Pharmacological or genetic inhibition of O-GlcNAcylation reverts apoptosis. (A) Quantification of the sub-G₁ peak in HeLa cells treated with SM15 for 24 h with or without 5 mM alloxan. *P < 0.05; **P < 0.01 (- alloxan vs. + alloxan). (B) Immunoblot analysis of the cleaved form of the apoptosis markers PARP and CASP3 in HeLa cells treated with SM15 for 24 h with or without alloxan. (C) Representative cytofluorimetric plots of ANXA5 fluorescence after siCTRL or siOGT RNA transfection in SM15-treated HeLa cells. Boxed areas represent ANXA5-positive cells. (D) Quantification of ANXA5-positive cells after siCTRL or siOGT RNA transfection and treatment with SM15 for 24 h. **P < 0.01 (siCTRL vs. siOGT). (E) Representative cytofluorimetric plots of ANXA5 fluorescence after SNAP29-WT or SNAP29-QM expression in SM15-treated HeLa cells. Boxed areas represent ANXA5-positive cells. (F) Quantification of ANXA5-positive cells after SNAP29-WT or SNAP29-QM expression and treatment with SM15 for 24 h. ***P < 0.001 (SNAP29-WT vs.
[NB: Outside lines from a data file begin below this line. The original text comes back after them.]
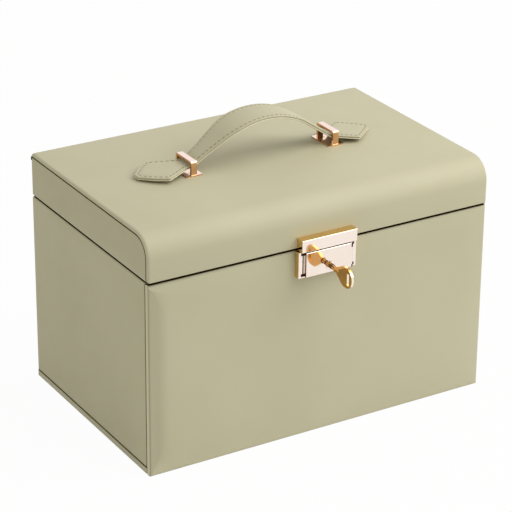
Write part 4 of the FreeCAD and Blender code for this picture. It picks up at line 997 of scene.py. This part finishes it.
def add_world(strength):
    """Light evenly from all round; camera, glossy and transmission rays see white."""
    world = bpy.data.worlds.new("studio")
    bpy.context.scene.world = world
    world.use_nodes = True
    tree = world.node_tree
    shade = tree.nodes["Background"]
    shade.inputs["Color"].default_value = (1.0, 0.985, 0.95, 1)
    level = tree.nodes.new("ShaderNodeMapRange")
    level.inputs[3].default_value = strength
    level.inputs[4].default_value = 1.0
    tree.links.new(seen_directly(tree), level.inputs[0])
    tree.links.new(level.outputs[0], shade.inputs["Strength"])


def add_lamp(name, toward, distance, power, size, colour=(1, 1, 1)):
    """Hang a square lamp in a direction from the case, aimed at it."""
    lamp = bpy.data.lights.new(name, "AREA")
    lamp.energy, lamp.size, lamp.color = power, size, colour
    holder = bpy.data.objects.new(name, lamp)
    away = Vector(toward).normalized()
    holder.location = LAMP_AIM + away * distance
    holder.rotation_mode = "QUATERNION"
    holder.rotation_quaternion = (-away).to_track_quat("-Z", "Y")
    bpy.context.scene.collection.objects.link(holder)


def add_camera():
    """Stand the camera where the photographer stood; focal length and offsets are in pixels."""
    azimuth, elevation, roll = (math.radians(angle) for angle in (-31.27, 24.62, 0.615))
    distance, focal = 1.7766, 2241.3
    across, upward = 1.96, 16.68
    picture, sensor = 512, 36
    away = Vector((math.sin(azimuth) * math.cos(elevation), -math.cos(azimuth) * math.cos(elevation),
                   math.sin(elevation)))
    right = (-away).cross(Vector((0, 0, 1))).normalized()
    up = right.cross(-away)
    right, up = right * math.cos(roll) + up * math.sin(roll), up * math.cos(roll) - right * math.sin(roll)
    camera = bpy.data.cameras.new("camera")
    camera.sensor_width = sensor
    camera.lens = focal / picture * sensor
    camera.clip_start, camera.clip_end = 0.05, 100
    holder = bpy.data.objects.new("camera", camera)
    holder.location = (CAMERA_AIM + away * distance - right * (across * distance / focal)
                       + up * (upward * distance / focal))
    holder.rotation_mode = "QUATERNION"
    axes = Matrix((right, up, away)).transposed()
    holder.rotation_quaternion = axes.to_quaternion()
    bpy.context.scene.collection.objects.link(holder)
    bpy.context.scene.camera = holder


add_floor()
add_world(0.57)
add_lamp("key", (0.57, -0.40, 0.72), 2.0, 35.5, 2.0)
add_lamp("left_fill", (-0.95, -0.05, 0.25), 2.2, 1.6, 1.2, (1.0, 0.92, 0.55))
add_camera()
bpy.context.scene.view_settings.view_transform = "Standard"
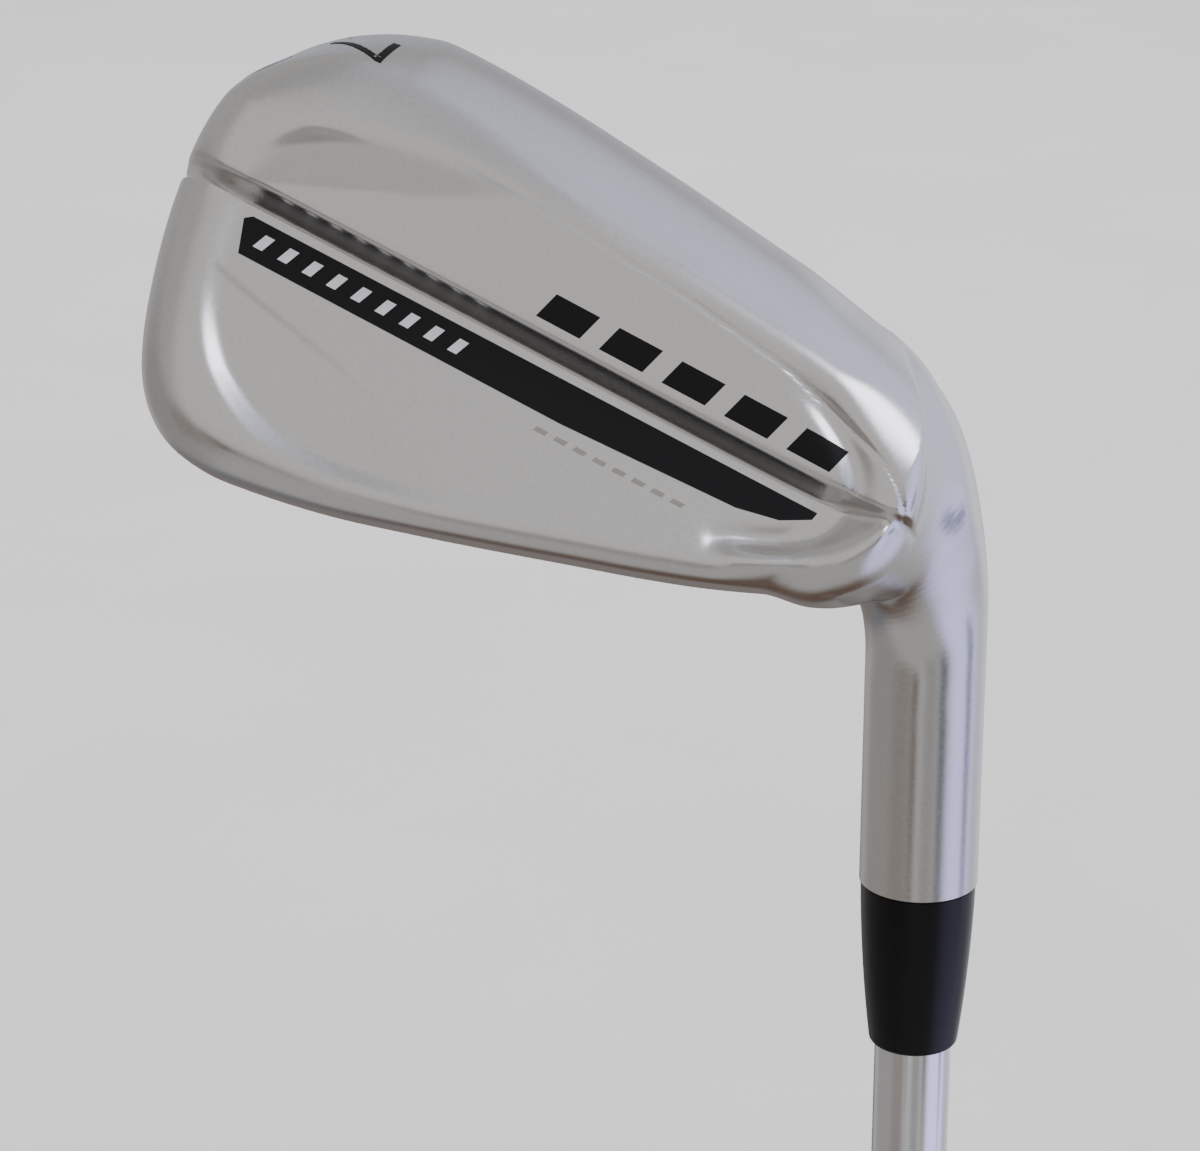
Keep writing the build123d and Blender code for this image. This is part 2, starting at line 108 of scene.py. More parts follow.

SNAP29-QM).

Figure 9.

SNAP29 O-GlcNAcylation promotes ROS-mediated cell death. (A) Representative cytofluorimetric plots of DHE fluorescence in HT1080 treated with SM15 for different incubation times or treated with the ROS producer H₂O₂ (5 mM) for 30 min. (B) Quantification of DHE-positive HT1080 cells treated as in (A). *P < 0.05 (6 h vs. 24 h). (C) Quantification of DHE-positive HeLa cells treated with SM15 for 24 h with or without 5 mM alloxan. ***P < 0.001 (- alloxan vs. + alloxan). (D) Representative cytofluorimetric plots of ANXA5 fluorescence in SNAP29-WT or SNAP29-QM expressing HeLa cells. Cells were treated with SM15 for the last 24 h of the expression time, NAC was added 30 min before SM15. Boxed areas represent ANXA5-positive cells. (E) Quantification of ANXA5-positive cells treated as in (D). **P < 0.01 (SNAP29-WT vs. SNAP29-QM).